I could guess, based onteh version number, which usually indicates which ICs are used, one of the major reasons I like Corsair ram so much.


----------



## D007 (Sep 11, 2012)

cadaveca said:


> *The stock voltage IS 1.65 V.*
> 
> 
> I'm sorry if I gave the wrong impression with that.
> ...



Yea, I use to run 2.0 v easy on my older, ddr2 ram.. 1.65-1.75 is nothing..


----------



## yogurt_21 (Sep 11, 2012)

not to nit pick, but why is high price not listed as a con? Otherwise good review of a nice kit.


----------



## leeghoofd (Sep 11, 2012)

tWWSR value changes maybe Dave ? That's the one that cripples copy big time normally... Too bad you can't push these to the max... 2900Mhz was pretty straightforwarded with two dimms here.. 2800mhz with 4 was hard to stabilise...

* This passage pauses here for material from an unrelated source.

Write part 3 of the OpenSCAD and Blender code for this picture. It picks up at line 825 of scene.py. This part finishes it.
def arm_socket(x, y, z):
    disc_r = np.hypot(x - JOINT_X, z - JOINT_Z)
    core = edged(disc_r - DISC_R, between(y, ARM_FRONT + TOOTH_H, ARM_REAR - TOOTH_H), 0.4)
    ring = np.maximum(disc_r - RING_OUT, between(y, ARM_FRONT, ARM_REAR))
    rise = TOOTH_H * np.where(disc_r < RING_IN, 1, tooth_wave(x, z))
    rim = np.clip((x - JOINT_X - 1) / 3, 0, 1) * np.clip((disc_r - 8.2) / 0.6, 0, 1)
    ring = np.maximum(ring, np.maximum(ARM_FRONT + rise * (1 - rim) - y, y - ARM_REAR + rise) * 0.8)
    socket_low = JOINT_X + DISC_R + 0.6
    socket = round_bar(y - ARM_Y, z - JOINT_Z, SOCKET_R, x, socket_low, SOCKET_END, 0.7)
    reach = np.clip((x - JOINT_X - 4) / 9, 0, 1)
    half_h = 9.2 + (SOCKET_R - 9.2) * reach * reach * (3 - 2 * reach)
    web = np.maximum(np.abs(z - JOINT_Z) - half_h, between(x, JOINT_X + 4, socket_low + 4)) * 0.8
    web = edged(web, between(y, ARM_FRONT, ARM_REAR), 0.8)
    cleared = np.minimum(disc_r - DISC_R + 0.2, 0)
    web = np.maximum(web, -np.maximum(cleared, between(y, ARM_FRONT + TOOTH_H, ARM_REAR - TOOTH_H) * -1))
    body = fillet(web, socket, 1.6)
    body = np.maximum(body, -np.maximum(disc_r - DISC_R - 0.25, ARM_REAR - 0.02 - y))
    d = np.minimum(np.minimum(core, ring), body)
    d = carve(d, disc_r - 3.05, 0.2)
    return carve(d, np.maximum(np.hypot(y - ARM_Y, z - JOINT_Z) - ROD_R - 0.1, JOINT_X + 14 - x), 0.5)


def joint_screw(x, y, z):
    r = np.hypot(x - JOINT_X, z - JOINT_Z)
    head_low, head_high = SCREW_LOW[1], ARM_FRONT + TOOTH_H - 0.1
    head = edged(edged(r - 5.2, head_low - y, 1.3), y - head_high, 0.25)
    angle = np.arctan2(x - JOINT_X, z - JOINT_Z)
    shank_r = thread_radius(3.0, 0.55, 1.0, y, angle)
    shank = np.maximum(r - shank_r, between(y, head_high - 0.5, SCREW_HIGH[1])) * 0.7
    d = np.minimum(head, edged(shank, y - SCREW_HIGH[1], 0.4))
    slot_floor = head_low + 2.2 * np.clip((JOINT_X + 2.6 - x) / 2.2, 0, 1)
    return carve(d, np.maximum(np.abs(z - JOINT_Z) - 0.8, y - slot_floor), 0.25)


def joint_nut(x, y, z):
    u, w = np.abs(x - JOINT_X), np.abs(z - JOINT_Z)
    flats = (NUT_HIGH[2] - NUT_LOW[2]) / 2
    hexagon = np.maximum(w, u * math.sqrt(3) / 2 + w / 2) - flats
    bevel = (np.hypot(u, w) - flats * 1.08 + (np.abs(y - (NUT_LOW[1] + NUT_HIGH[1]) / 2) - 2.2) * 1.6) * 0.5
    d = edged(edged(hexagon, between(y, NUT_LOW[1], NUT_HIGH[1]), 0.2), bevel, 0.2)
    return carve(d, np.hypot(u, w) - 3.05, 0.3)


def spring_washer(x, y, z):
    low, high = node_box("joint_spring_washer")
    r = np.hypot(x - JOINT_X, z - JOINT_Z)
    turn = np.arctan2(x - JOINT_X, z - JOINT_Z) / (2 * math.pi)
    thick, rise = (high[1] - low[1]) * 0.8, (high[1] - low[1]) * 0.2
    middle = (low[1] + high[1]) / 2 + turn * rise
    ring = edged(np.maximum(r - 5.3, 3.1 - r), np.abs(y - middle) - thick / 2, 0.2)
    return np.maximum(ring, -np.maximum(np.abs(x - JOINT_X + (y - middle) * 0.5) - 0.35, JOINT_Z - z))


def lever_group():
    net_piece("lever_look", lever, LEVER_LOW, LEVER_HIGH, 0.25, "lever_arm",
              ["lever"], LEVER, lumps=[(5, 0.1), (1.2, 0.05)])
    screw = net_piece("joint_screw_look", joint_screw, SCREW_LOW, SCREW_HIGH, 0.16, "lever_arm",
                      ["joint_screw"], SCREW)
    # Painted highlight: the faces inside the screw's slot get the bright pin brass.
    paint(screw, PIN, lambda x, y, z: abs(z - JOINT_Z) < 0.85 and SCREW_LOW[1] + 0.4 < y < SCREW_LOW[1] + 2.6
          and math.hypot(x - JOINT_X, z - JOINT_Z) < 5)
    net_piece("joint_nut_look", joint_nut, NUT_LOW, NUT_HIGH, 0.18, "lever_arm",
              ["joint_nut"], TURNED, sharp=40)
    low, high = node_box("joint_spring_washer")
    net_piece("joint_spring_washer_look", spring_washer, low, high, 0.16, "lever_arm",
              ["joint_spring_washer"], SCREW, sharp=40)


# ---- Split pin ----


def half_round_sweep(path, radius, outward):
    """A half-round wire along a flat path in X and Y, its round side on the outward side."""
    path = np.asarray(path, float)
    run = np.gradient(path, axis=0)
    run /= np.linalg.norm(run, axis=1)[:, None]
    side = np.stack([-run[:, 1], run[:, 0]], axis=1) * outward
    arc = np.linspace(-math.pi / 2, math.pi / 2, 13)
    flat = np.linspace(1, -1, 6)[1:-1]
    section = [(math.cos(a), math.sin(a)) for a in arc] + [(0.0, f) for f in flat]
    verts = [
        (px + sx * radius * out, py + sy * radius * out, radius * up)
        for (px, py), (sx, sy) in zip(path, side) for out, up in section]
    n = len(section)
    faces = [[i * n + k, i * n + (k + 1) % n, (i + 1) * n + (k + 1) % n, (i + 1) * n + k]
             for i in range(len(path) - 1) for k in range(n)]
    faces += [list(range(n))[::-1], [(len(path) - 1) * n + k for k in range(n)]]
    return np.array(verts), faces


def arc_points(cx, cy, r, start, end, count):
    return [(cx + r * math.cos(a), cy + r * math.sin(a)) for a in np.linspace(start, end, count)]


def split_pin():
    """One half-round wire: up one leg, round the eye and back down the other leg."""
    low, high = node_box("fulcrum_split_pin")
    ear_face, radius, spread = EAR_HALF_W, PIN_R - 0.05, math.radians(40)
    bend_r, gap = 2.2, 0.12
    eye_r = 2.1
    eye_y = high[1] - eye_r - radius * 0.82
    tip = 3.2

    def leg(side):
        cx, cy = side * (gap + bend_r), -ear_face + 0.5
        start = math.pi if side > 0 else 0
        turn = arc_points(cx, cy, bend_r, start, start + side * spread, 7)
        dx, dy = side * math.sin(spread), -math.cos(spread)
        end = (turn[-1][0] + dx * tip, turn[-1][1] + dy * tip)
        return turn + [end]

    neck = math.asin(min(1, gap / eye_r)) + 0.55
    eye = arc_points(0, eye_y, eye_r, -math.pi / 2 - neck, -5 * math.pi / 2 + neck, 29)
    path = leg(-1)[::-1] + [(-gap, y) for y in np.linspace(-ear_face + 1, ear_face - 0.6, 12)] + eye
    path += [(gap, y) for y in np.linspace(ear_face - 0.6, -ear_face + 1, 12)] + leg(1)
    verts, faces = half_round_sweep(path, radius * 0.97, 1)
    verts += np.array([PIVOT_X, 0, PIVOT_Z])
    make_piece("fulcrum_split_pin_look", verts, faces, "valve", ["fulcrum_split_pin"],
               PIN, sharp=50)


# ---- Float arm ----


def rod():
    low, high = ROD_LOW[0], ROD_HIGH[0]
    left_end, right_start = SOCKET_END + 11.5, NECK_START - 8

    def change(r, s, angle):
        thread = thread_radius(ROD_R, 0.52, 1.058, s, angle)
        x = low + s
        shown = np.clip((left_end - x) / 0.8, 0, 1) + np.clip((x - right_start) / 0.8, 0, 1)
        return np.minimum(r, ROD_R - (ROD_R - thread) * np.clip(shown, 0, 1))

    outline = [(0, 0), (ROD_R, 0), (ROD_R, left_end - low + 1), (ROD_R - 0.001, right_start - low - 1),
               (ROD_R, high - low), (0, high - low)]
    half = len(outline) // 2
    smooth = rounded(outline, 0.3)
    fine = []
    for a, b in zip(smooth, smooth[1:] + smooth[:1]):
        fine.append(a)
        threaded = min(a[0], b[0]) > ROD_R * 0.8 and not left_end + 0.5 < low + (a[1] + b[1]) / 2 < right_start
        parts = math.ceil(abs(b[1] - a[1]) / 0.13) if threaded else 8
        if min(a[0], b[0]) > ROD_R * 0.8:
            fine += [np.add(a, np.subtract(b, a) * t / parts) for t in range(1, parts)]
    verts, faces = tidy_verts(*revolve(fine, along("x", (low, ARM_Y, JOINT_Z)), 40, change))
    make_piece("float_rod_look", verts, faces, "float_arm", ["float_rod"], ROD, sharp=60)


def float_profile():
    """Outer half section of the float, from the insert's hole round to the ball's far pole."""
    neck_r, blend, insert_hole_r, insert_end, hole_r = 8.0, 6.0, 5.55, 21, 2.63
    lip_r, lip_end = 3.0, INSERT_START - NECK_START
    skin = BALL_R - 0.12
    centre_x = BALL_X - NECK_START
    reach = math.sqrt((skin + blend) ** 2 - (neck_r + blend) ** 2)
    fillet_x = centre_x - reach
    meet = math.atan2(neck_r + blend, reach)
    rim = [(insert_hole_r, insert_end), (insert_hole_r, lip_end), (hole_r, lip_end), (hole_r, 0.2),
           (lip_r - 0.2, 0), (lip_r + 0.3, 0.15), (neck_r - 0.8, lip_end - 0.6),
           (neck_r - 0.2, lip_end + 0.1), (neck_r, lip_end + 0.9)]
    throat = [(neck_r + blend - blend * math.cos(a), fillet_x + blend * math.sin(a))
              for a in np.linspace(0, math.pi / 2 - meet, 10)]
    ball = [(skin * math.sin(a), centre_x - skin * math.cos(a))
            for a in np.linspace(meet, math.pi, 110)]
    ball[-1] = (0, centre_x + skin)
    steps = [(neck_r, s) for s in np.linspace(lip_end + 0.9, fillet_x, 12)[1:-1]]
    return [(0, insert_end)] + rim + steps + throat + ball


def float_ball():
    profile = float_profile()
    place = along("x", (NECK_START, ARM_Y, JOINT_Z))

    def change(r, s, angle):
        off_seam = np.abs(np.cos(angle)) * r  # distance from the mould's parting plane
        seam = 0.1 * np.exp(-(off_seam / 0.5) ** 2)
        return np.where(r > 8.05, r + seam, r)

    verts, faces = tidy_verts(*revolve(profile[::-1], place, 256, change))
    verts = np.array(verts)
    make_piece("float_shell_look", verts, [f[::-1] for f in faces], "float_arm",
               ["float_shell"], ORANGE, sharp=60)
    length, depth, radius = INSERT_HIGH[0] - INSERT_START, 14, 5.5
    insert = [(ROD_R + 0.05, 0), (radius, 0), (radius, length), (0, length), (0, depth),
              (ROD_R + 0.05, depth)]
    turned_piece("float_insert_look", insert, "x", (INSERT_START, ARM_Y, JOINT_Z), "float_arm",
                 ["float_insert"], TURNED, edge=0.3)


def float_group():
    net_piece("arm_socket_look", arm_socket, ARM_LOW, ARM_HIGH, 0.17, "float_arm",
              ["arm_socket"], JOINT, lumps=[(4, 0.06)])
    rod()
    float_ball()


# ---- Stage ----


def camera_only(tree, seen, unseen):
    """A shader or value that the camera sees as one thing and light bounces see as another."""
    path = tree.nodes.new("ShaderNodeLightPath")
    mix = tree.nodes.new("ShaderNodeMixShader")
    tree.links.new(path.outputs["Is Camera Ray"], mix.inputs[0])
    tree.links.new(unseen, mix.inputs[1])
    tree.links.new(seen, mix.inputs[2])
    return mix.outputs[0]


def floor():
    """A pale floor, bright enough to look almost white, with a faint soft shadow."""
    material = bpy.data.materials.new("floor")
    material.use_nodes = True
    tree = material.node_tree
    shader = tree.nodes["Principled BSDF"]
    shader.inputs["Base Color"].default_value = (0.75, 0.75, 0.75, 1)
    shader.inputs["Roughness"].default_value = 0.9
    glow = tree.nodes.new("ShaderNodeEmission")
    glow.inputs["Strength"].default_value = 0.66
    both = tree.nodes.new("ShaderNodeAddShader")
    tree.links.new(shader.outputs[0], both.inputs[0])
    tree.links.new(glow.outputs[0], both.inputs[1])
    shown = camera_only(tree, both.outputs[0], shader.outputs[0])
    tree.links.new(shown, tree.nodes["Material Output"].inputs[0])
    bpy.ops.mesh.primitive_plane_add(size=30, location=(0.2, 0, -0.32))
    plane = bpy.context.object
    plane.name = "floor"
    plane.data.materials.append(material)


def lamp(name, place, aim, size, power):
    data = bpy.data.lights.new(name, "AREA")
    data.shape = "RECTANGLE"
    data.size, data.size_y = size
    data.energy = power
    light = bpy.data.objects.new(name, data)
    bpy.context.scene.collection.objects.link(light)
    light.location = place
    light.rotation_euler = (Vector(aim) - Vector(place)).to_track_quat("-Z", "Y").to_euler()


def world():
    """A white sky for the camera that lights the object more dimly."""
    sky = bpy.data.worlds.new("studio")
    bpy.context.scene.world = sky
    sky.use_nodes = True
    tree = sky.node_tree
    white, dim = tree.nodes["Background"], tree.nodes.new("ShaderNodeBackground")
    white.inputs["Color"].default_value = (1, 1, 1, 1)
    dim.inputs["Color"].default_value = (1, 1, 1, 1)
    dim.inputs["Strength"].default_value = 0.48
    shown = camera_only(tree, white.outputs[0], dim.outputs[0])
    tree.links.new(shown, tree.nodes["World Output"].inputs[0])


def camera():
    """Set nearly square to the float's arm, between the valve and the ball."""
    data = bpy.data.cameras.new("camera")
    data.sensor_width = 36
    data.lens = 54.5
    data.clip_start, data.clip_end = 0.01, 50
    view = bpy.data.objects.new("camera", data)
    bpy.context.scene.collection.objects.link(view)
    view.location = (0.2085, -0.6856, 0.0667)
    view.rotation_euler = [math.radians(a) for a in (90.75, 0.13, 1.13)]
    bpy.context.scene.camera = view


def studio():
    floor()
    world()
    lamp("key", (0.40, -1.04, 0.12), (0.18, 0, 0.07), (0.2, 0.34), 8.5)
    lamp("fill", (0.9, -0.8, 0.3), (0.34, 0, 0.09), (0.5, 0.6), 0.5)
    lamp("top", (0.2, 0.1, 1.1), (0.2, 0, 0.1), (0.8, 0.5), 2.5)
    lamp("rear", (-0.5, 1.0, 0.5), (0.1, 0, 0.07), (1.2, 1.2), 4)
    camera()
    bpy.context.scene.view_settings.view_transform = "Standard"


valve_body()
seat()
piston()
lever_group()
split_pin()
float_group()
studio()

I had a similar outcome with just upping the dividers... 2400 tWWSR at 5 > 2666 XMP with tWWSR at 7

Check here


----------



## Sabishii Hito (Sep 11, 2012)

On X79 those sticks should do 2400 9-11-11 at 1.65v or less.


----------



## cadaveca (Sep 11, 2012)

leeghoofd said:


> tWWSR value changes maybe Dave ? That's the one that cripples copy big time normally... Too bad you can't push these to the max... 2900Mhz was pretty straightforwarded with two dimms here.. 2800mhz with 4 was hard to stabilise...
> 
> I had a similar outcome with just upping the dividers... 2400 tWWSR at 5 > 2666 XMP with tWWSR at 7
> 
> Check here




Yeah, I did not play too much with tertiary timings. I know they are critical to lcocking with many DIMMs, but I do have a time budget to follow as well.

I'm not done with these sticks yet, using them for reviews now too, since they are so flexible.

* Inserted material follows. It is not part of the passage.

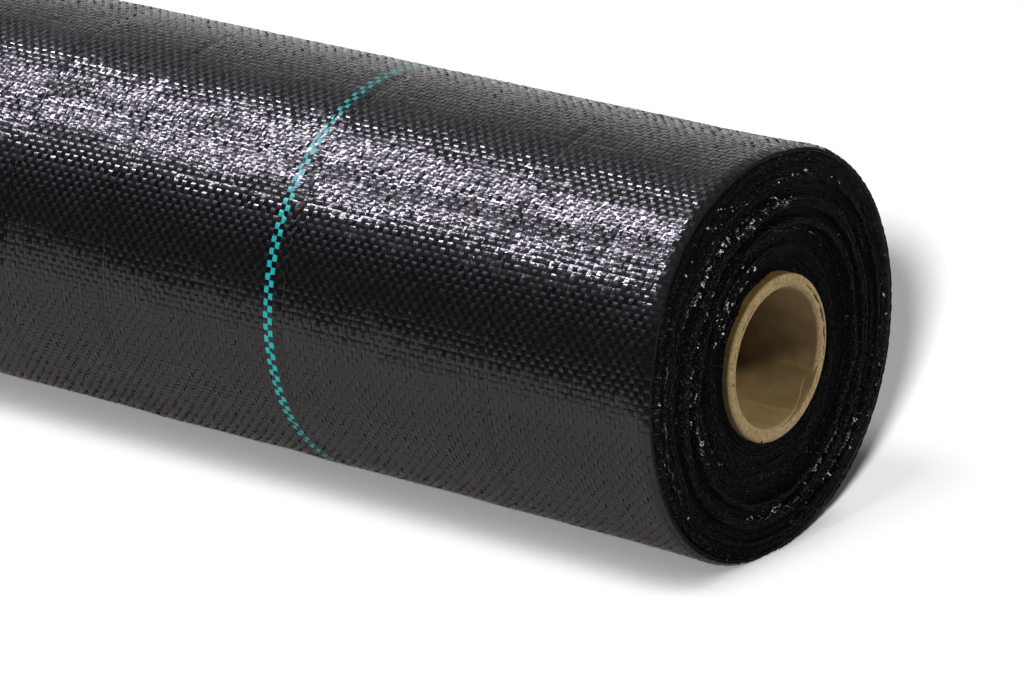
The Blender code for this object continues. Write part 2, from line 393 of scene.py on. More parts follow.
def waves_round(draw, rows, angles, fewest, most):
    """Smooth random waves round the axis, one row of them for each ring: a sum of sines whose number
    of waves runs from the fewest to the most, of random strength and phase, with a spread of 1."""
    counts = np.arange(fewest, most + 1)
    strength = draw.normal(size=(rows, len(counts))) * math.sqrt(2 / len(counts))
    phase = draw.uniform(0, math.tau, (rows, len(counts)))
    return (strength[..., None] * np.sin(counts[:, None] * angles + phase[..., None])).sum(axis=1)


def between_rings(values, share):
    """Rows of values spaced evenly over the wound depth, read at other shares of it."""
    place = share * (len(values) - 1)
    low = np.clip(place.astype(int), 0, len(values) - 2)
    part = (place - low)[:, None]
    return values[low] * (1 - part) + values[low + 1] * part


def face_height(share, angles, draw):
    """How far each edge of the end face stands out at each angle: the groups' heights, shifted
    inwards and outwards round the roll, plus waves that neighbouring edges share, a tremble of each
    edge's own, a sunk place beside the core, and the wander of the web towards the rim."""
    ends = np.array([0.0, *(end for end, _ in FACE_GROUPS)])
    starts_and_ends = np.stack([ends[:-1] + GROUP_STEP, ends[1:] - GROUP_STEP], axis=1).ravel()
    heights = np.repeat([MILLIMETRE * height for _, height in FACE_GROUPS], 2)
    shift = sum(size * np.sin(waves * angles + phase) for size, waves, phase in GROUP_SHIFTS)
    where = share[:, None] + shift * 4 * share[:, None] * (1 - share[:, None])
    grouped = np.interp(where, starts_and_ends, heights)
    shared = SHARED_WAVE * between_rings(waves_round(draw, SHARED_RINGS, angles, 1, 12), share)
    own = OWN_WAVE * waves_round(draw, len(share), angles, 3, 130)
    own = own + OWN_OFFSET * draw.normal(size=(len(share), 1))
    beside_core = np.clip(1 - share / SUNK_SHARE, 0, 1)[:, None] ** 0.5
    from_sunk_place = np.mod(angles - SUNK_ANGLE + math.pi, math.tau) - math.pi
    sunk = -SUNK_DEPTH * beside_core * np.exp(-(from_sunk_place / SUNK_REACH) ** 2)
    towards_rim = np.clip((share[:, None] - RIM_START) / RIM_SHARE, 0, 1)
    return grouped + shared + own + sunk + edge_wander(angles) * towards_rim


def cut_polypropylene_edges():
    """The cut edges of black polypropylene tape: bare ends packed side by side, which swallow
    nearly all light. Edges that stand proud are painted paler in specks, a painted sheen that the
    valleys and level edges get less of, and the gloss changes along them."""
    material, shader = new_material("polypropylene_cut_edges", 0.5, POLYPROPYLENE_IOR,
                                    {"Specular IOR Level": 0.03})
    proud = add_node(material, "ShaderNodeAttribute", {"attribute_name": "proud"}).outputs["Fac"]
    grain = stretched_noise(material, (0.0009, 0.0007, 0.0007), 4.0)
    raised = add_node(material, "ShaderNodeMapRange", values={"To Min": 0.35, "To Max": 1.0},
                      links={"Value": proud})
    specks = add_node(material, "ShaderNodeMapRange", values={"From Min": 0.5, "From Max": 0.72},
                      links={"Value": grain})
    painted_sheen = add_node(material, "ShaderNodeMath", {"operation": "MULTIPLY"},
                       links={0: raised.outputs[0], 1: specks.outputs[0]})
    colour = colour_steps(material, painted_sheen.outputs[0],
                          ((0.0, FACE_COLOUR), (0.35, "#0b0b0c"), (1.0, "#28282a")))
    bump = add_node(material, "ShaderNodeBump", values={"Strength": 0.6, "Distance": 0.0003},
                    links={"Height": grain})
    gloss = add_node(material, "ShaderNodeMapRange", values={"To Min": 0.3, "To Max": 0.75},
                     links={"Value": stretched_noise(material, (0.002, 0.0012, 0.0012))})
    set_sockets(material, shader, links={"Base Color": colour, "Roughness": gloss.outputs[0],
                                         "Normal": bump.outputs["Normal"]})
    return material


def wound_half(name, side, tops, material):
    """Half of the wound ring. Its profile climbs from the middle of the roll along the core, over
    the edges on the end face, each with a valley before it, and back along the outside. An edge
    counts as proud by its height above the edges next to it on both sides, and how proud it is sets
    the painted sheen of its colour; the valleys get none."""
    angles, outer, ring = face_angles, face_outer_radius, np.arange(EDGE_RINGS)
    valleys = np.vstack([tops[:1], np.minimum(tops[:-1], tops[1:])]) - VALLEY_DEPTH
    places = np.stack([ring + station for station in RING_STATIONS], axis=1).ravel() / EDGE_RINGS
    heights = np.stack([valleys, tops, tops], axis=1).reshape(-1, FACE_SEGMENTS)
    shares = np.concatenate([[0, 0], places, np.ones(len(OUTSIDE_STATIONS) + 1)])[:, None]
    x = np.concatenate([
        np.zeros((1, FACE_SEGMENTS)), WEB_HALF_WIDTH + valleys[:1] - INNERMOST_DROP,
        WEB_HALF_WIDTH + heights,
        *(WEB_HALF_WIDTH + tops[-1:] - back for back in OUTSIDE_STATIONS),
        np.zeros((1, FACE_SEGMENTS)),
    ])
    radius = BODY_INNER_RADIUS + shares * (outer - BODY_INNER_RADIUS) + shares ** 2 * flare(x)
    points = round_axis(side * x, radius, angles)
    around = (np.roll(tops, 3, axis=0) + np.roll(tops, -3, axis=0)) / 2
    proud = np.clip((tops - around) / PROUD_HEIGHT + LEVEL_SHARE, 0, 1)
    on_points = np.zeros(x.shape)
    not_in_valleys = np.tile([0.0, 1.0, 1.0], EDGE_RINGS)[:, None]
    on_points[2:2 + 3 * EDGE_RINGS] = np.repeat(proud, 3, axis=0) * not_in_valleys
    if side < 0:
        points, on_points = points[::-1], on_points[::-1]
    faces = grid_faces(len(points), FACE_SEGMENTS, close_rows=True, close_columns=True)
    piece = new_piece(name, points, faces, material)
    attribute = piece.data.attributes.new("proud", "FLOAT", "POINT")
    attribute.data.foreach_set("value", on_points.ravel().astype(np.float32))
    return piece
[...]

I did mention that with some tweaking you can get further...it was a drop in stability that jsut could not be hcanged with primary changes or votlage, so it's definitely a timing, or my CPU that's the cause, for sure. Probably NOT the CPU. I'll have to check that out.



Sabishii Hito said:


> On X79 those sticks should do 2400 9-11-11 at 1.65v or less.



For sure!!


----------



## leeghoofd (Sep 11, 2012)

X79 tests done: 2400C9-11-11 at 1.62Vdimm... 2450Mhz at 1.65Vdimm ( end of my IMC  ) Gnideol even did 2400C9-11-10... impressive sticks...

https://www.dropbox.com/s/i7xcq195k378fz1/2450c9X79HP.jpg


----------



## cadaveca (Sep 11, 2012)

leeghoofd said:


> 2400C9-11-11 at 1.62Vdimm... 2450 at 1.65Vdimm
> 
> https://www.dropbox.com/s/i7xcq195k378fz1/2450c9X79HP.jpg



13m for 32m? WTF?




OH.

HyperPi.


----------



## Sabishii Hito (Sep 12, 2012)

leeghoofd said:


> X79 tests done: 2400C9-11-11 at 1.62Vdimm... 2450Mhz at 1.65Vdimm ( end of my IMC  ) Gnideol even did 2400C9-11-10... impressive sticks...
> 
> https://www.dropbox.com/s/i7xcq195k378fz1/2450c9X79HP.jpg



I have a kit of the Vengeance 2400 C9 sticks on the way, I wonder if they will be able to do 2666 C10 with 1.65v.  I imagine the binning of the chips for each is about the same....


----------



## tacosRcool (Sep 12, 2012)

Too expensive!


----------



## nothappy (Sep 12, 2012)

Nice review dave, been looking at these badboys yesterday at my local retailer, Drooling.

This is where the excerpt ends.